Habillés pour l’hiver

On a beaucoup insisté ces derniers temps sur le déni de démocratie que constitue le recours systématique à l’article 49 alinéa 3 de la Constitution, qui permet de faire adopter sans vote une loi, sauf à faire chuter le gouvernement par l’intermédiaire d’une motion de censure. Cette solution de facilité, malgré tous ses inconvénients sur lesquels il est inutile de revenir ici, présente l’avantage de gagner un temps considérable sur des discussions dont on ne tenait jamais compte de toute façon. C’est donc grâce au 49.3 que le bureau de l’Assemblée a trouvé le temps de délibérer sur un point crucial du règlement, la tenue vestimentaire.

En effet, l’Assemblée nationale dans sa grande sagesse et l’article 9 de l’instruction générale, prévoit que les députés doivent porter une tenue vestimentaire « neutre et s’apparenter à une tenue de ville » pendant les séances dans l’hémicycle. On pourrait croire que le flou volontaire de la formulation est de nature à couvrir toutes les situations mêmes imprévues, mais des députés ont fait de cette question un enjeu s’apparentant à la querelle des anciens et des modernes. Dès la rentrée parlementaire suivant les élections de 2017, les Insoumis ont marqué leur différence en s’abstenant de porter la cravate jusque-là partie intégrante de l’uniforme des députés, bien que facultative. Désormais, le nouveau règlement ne la rendra pas obligatoire, mais il sera nécessaire de porter une veste, quel que soit le col, roulé ou non, ouvert ou fermé… ne me demandez pas pourquoi. Le blue-jean sera toléré, mais non les « baskets » ou apparentés. Pas question de bermudas, de claquettes ou autres tenues de plage non plus, évidemment, même si le temps tourne à la canicule l’été prochain.
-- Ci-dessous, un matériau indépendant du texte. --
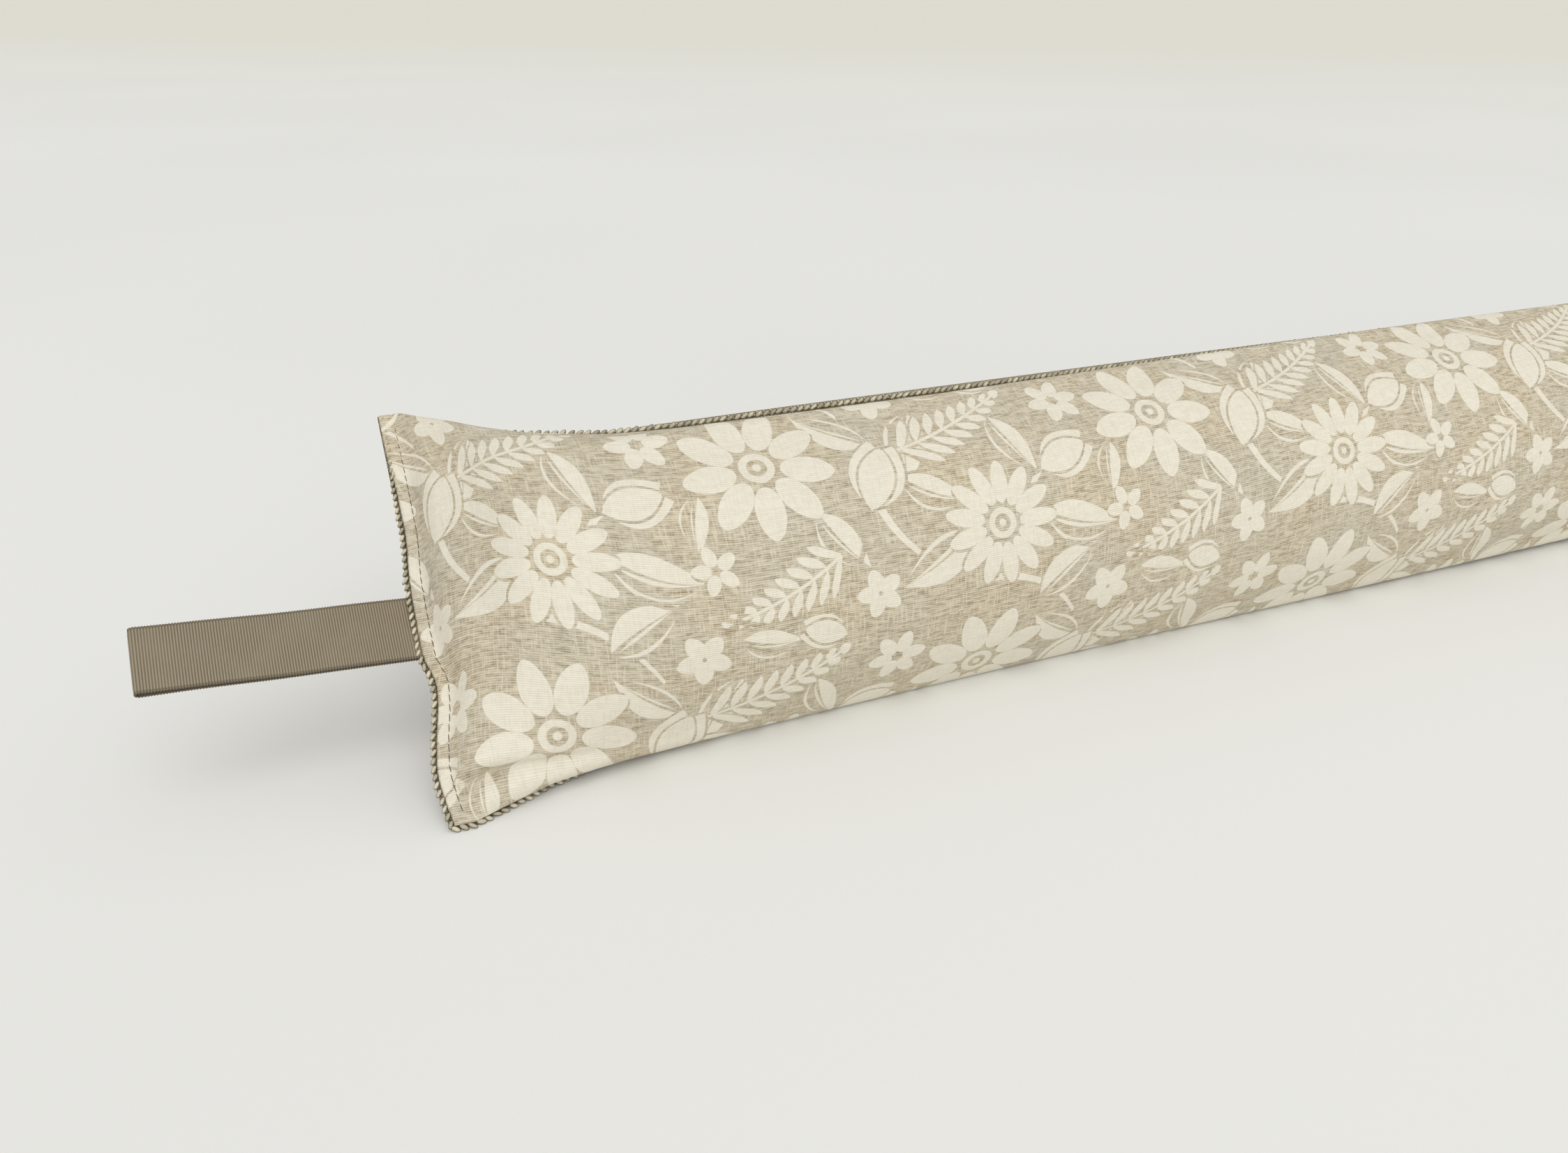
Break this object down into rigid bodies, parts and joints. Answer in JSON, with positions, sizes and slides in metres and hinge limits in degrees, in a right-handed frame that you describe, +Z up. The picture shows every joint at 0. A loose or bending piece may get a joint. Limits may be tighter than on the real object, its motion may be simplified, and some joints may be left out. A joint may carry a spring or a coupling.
{
  "type": "draught excluder",
  "caption": "Long filled cloth tube with flat sewn ends, a printed front, a coarse woven back and a folded ribbon loop at one end; lies along the foot of a door.",
  "frame": {"origin": "on the floor under the middle of the tube, on the flat that it rests on", "axes": "+X along the tube, away from the ribbon; -Y the way the printed front faces; +Z up"},
  "size_m": [0.9936, 0.1319, 0.1138],
  "materials": {
    "back_cloth": "coarse knobbly weave in grey taupe, matte",
    "front_cloth": "cotton with a fine rib and a slub crosshatch, taupe with a cream floral print, matte",
    "ribbon": "ribbed taupe ribbon, low sheen"
  },
  "bodies": {
    "root": {"filled_body": "back_cloth", "front_panel": "front_cloth", "ribbon_loop": "ribbon"}
  },
  "joints": []
}
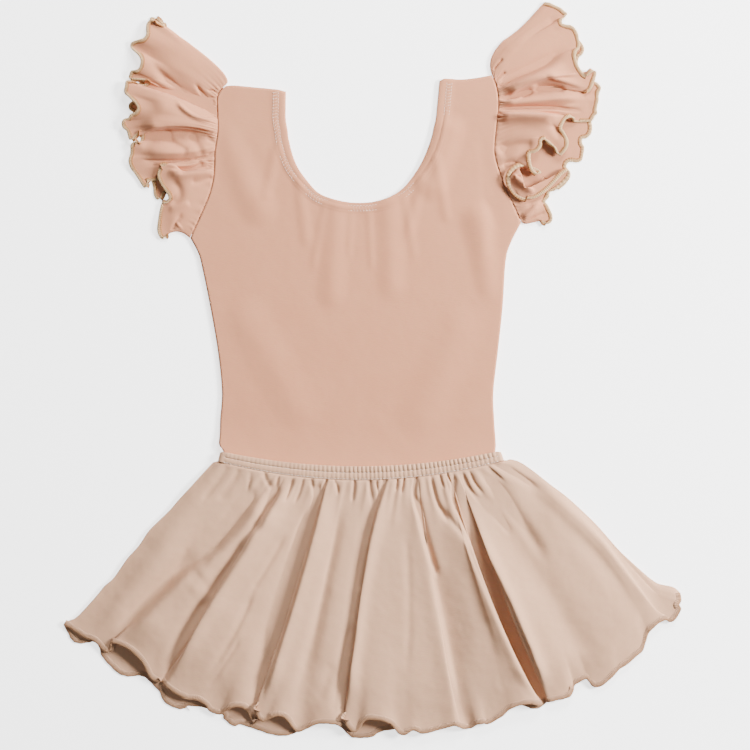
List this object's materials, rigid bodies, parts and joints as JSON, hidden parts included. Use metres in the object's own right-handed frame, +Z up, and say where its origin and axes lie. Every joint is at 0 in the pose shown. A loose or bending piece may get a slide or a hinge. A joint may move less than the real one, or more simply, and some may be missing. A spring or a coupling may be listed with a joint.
{
  "type": "short-sleeve leotard with gathered skirt",
  "caption": "Toddler's leotard with short flutter sleeves, a deep scoop neck and a gathered skirt on an elastic waistband, laid flat on its back.",
  "frame": {"origin": "centre of the bounding box in X and Y, on the surface that the garment rests on", "axes": "+Z up from the surface, +Y towards the neck, +X towards the picture's right"},
  "size_m": [0.4931, 0.5874, 0.0143],
  "materials": {
    "cotton_jersey_pink": "matt cotton jersey in pale peach pink",
    "cotton_jersey_beige": "matt cotton jersey in pale beige pink"
  },
  "bodies": {
    "root": {"leotard_back": "cotton_jersey_pink", "leotard_front": "cotton_jersey_pink", "sleeve_left": "cotton_jersey_pink", "sleeve_right": "cotton_jersey_pink", "waistband": "cotton_jersey_beige", "skirt_back": "cotton_jersey_beige", "skirt_front": "cotton_jersey_beige"}
  },
  "joints": []
}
Curieusement, il n’y a que les tenues masculines qui sont visées par ces nouvelles dispositions. Il n’y aura donc pas de débat sur une éventuelle journée de la jupe dans l’hémicycle. Les femmes députées conserveront le droit de s’habiller comme elles l’entendent, à condition de supporter les remarques misogynes, voire les cris d’animaux quand elles veulent prendre la parole. Car l’enjeu de cette discussion sur les tenues vestimentaires est ailleurs. J’en veux pour preuve le récent incident de séance au cours duquel la présidente de l’Assemblée nationale, Yaël Braun-Pivet, a effectué un rappel au règlement à l’encontre du député la France insoumise Rodrigo Arenas, qui avait mis un brassard « en grève » à l’instar des personnels hospitaliers, pour protester contre l’utilisation abusive du 49.3. Déjà, en 2017, François Ruffin avait écopé d’une « amende » pour avoir siégé en arborant le maillot d’un petit club de foot. Et en 2018, Jean Lasalle avait aussi été sanctionné pour avoir porté un gilet jaune en séance. Paradoxalement, on voit par-là que le règlement vestimentaire a surtout pour objectif d’anesthésier la parole contestataire, sous couvert d’une « tenue correcte ».